Besonders wichtig für beide Länder ist zudem Russland. Mit Offiziellen aus Moskau haben sich sowohl kubanische als auch venezolanische Vertreter gerade erst getroffen. Der russische Präsident Wladimir Putin versprach Maduro bei dessen Besuch in Moskau am 25. September erneut seine Unterstützung. Anfang Oktober reiste der russische Premierminister Dmitrij Medwedew für zwei Tage nach Havanna.
"Der US-Außenpolitik wird eine Grenze gesetzt"
Moskau will ein Gegengewicht in der Region darstellen. "Das ist auch ein Druckmittel gegen die USA", sagt Maihold. Erhöht Washington den Druck auf Venezuela und Kuba, steigt die Unterstützung der Russen für die beiden krisengeplagten Staaten. Damit wäre es auch schwieriger, eines der Regime zu Fall zu bringen. "Damit wird der US-Außenpolitik eine Grenze gesetzt", sagt Maihold.

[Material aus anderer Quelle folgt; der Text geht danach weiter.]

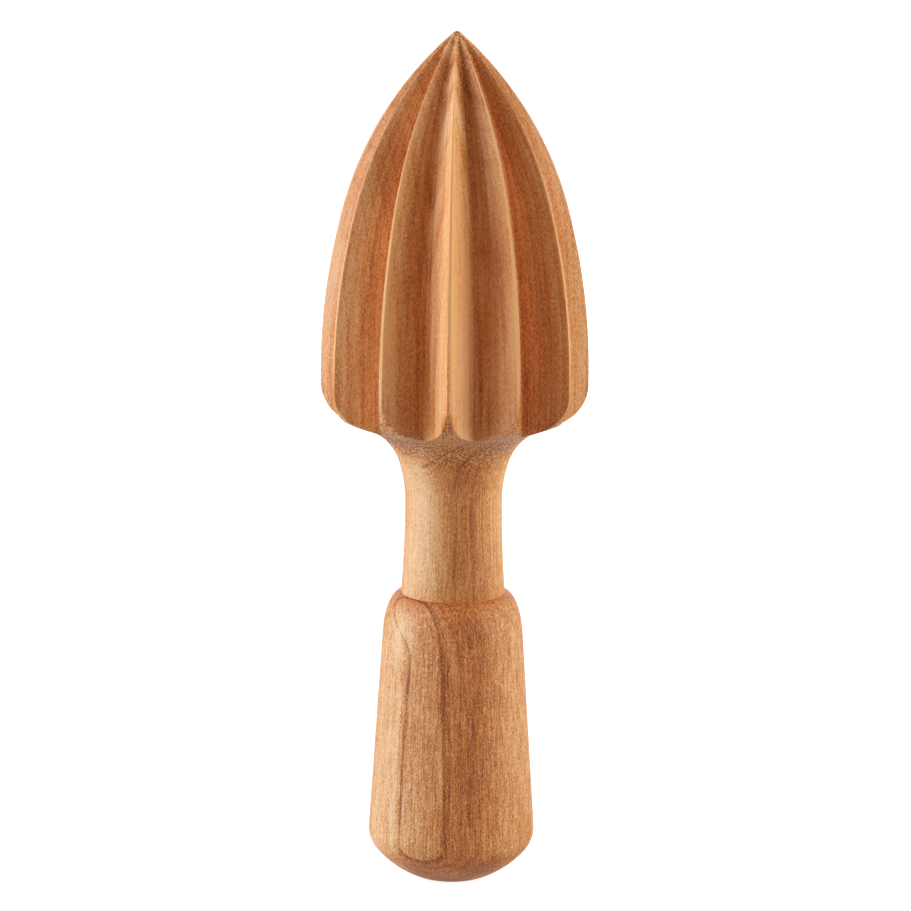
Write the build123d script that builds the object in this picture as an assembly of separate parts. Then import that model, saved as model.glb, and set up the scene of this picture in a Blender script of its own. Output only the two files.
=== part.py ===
from build123d import *
import os
from math import acos, asin, atan2, cos, degrees, hypot, pi, radians, sin, sqrt, tan

# Wooden citrus reamer, in millimetres, standing on its butt.
# The origin is the middle of the flat under the butt and +Z runs up the axis to the point.
# The side that faces the viewer is -Y.

# Handle, from the flat under the butt up to the seat of the neck
handle_length = 55.1
foot_radius = 7.5
dome_radius = 19.0
butt_rounding = 5.6
side_taper = 3.8
shoulder_width = 3.5
shoulder_drop = 9.4

# Neck, from its foot on the handle up to the rim of the head
stem_length = 39.9
neck_foot_radius = 9.8
waist_radius = 9.1
neck_easing = 24.0
flare_radius = 10.7
flare_turn = 51.0
underside_slope = 20.7

# Head, a turned ogive
rim_rounding = 7.2
head_radius = 25.0
rim_band = 2.2
ogive_length = 63.2
tip_radius = 0.9
brow_radius_share = 0.824
brow_height_share = 0.5

# Flutes, milled up the turned head by one V cutter. The ease leaves a strip of turned wood on each
# ridge, which narrows towards the tip, and the turn sets the front ridge a little to the viewer's left.
flute_count = 12
flute_angle = 85.0
flute_nose = 0.6
ridge_ease = 0.6
brow_ease_share = 0.6
tip_ease_share = 0.2
ridge_turn = -2.3

# Hidden joint between the two pieces, a round tenon glued into a drilled bore
tenon_radius = 6.0
tenon_length = 30.0
tenon_chamfer = 1.0
glue_gap = 0.08
glue_well = 2.0
bore_mouth = 0.5
drill_point_angle = 118.0
glue_ring_width = 1.2
glue_ring_depth = 0.3
glue_ring_shares = (0.2, 0.5, 0.8)

# Heights that follow from the lengths
rim_height = handle_length + stem_length
equator_height = rim_height + rim_band
apex_height = equator_height + ogive_length


def polar(length, angle):
    """The step of this length at this angle, in degrees, from the outline's first axis."""
    return Vector(length * cos(radians(angle)), length * sin(radians(angle)))


def turned(outline):
    """The wood that a closed outline of radius and height leaves on the lathe."""
    return revolve(Plane.XZ * make_face(outline), Axis.Z)


# Ogive: a long arc up from the widest circle, a rounder one above the brow, and a blunt tip
brow = Vector(head_radius * brow_radius_share, equator_height + ogive_length * brow_height_share)
brow_lean = 2 * degrees(atan2(head_radius - brow.X, brow.Y - equator_height))
tip_centre = Vector(0, apex_height - tip_radius)
brow_from_tip = brow - tip_centre
crown_reach = brow_from_tip.dot(polar(1, brow_lean)) - tip_radius
crown_radius = (brow_from_tip.length**2 - tip_radius**2) / (2 * crown_reach)
crown_centre = brow - polar(crown_radius, brow_lean)
tip_lean = degrees(atan2(tip_centre.Y - crown_centre.Y, tip_centre.X - crown_centre.X))


def head_outline():
    """Outline of the turned head, neck and tenon, down one side and closed along the axis."""
    tip = JernArc((0, apex_height), (1, 0), tip_radius, tip_lean - 90)
    crown = JernArc(tip @ 1, tip % 1, crown_radius, brow_lean - tip_lean)
    flank = JernArc(crown @ 1, crown % 1, (head_radius - brow.X) / (1 - cos(radians(brow_lean))), -brow_lean)
    band = Line((head_radius, equator_height), (head_radius, rim_height))
    rim = JernArc(band @ 1, (0, -1), rim_rounding, underside_slope - 90)

    # The flare and the easing below it end upright at the waist, which settles where the flare starts
    flare_end_slope = underside_slope + flare_turn
    flare_span = flare_radius * (sin(radians(flare_end_slope)) - sin(radians(underside_slope)))
    easing_span = neck_easing * (1 - sin(radians(flare_end_slope)))
    underside_run = (rim @ 1).X - waist_radius - flare_span - easing_span
    underside = PolarLine(rim @ 1, underside_run / cos(radians(underside_slope)), 180 + underside_slope)
    flare = JernArc(underside @ 1, underside % 1, flare_radius, flare_turn)
    easing = JernArc(flare @ 1, flare % 1, neck_easing, 90 - flare_end_slope)
    neck = TangentArc(easing @ 1, (neck_foot_radius, handle_length), tangent=(0, -1))

    tenon_end = handle_length - tenon_length
    tenon = Polyline(
        neck @ 1,
        (tenon_radius, handle_length),
        (tenon_radius, tenon_end + tenon_chamfer),
        (tenon_radius - tenon_chamfer, tenon_end),
        (0, tenon_end),
        (0, apex_height),
    )
    return [tip, crown, flank, band, rim, underside, flare, easing, neck, tenon]


def flute_root(ridge, ridge_lean):
    """Bottom of the V cut whose walls meet its neighbours' in a ridge through this point."""
    half_pitch = pi / flute_count
    wall = sin(half_pitch) / tan(radians(flute_angle / 2))
    lean = radians(ridge_lean)
    across = cos(half_pitch) * sin(lean)
    root_lean = acos(wall * sin(lean) / hypot(across, cos(lean))) - atan2(cos(lean), across)
    root_radius = ridge.X * (cos(half_pitch) - wall * cos(root_lean))
    root_height = ridge.Y - ridge.X * wall * sin(root_lean)
    return Vector(root_radius, 0, root_height)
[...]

Russland setzt in Kuba darauf, beim Ausbau und der Verbesserung von Infrastruktur zu helfen - und bei der Eigenproduktion von Öl. Medwedew besuchte im Norden Kubas ein Bohrvorhaben, das von der russischen Zarubezhneft und der kubanischen Cubapetroleo zusammen entwickelt wird, beides Staatsunternehmen. Innerhalb von zwei Jahren will Zarubezhneft 30 Bohrlöcher bohren, eine Investition von rund 100 Millionen Euro, berichtet die staatliche russische Nachrichtenagentur Sputnik. Kuba soll weniger von Importen abhängig sein.
Das Problem: Die russischen, vor allem aber auch die chinesischen Maßnahmen sind mittel- bis langfristig ausgelegt. Zwar helfen russische Getreidelieferungen im Kampf gegen die Lebensmittelarmut. Aber was bleibt, ist die Ölkrise. Und so warten die Kubaner nicht nur auf Benzin oder den Bus. Sie warten, bis auf weiteres, auch auf neue Tanker aus Venezuela.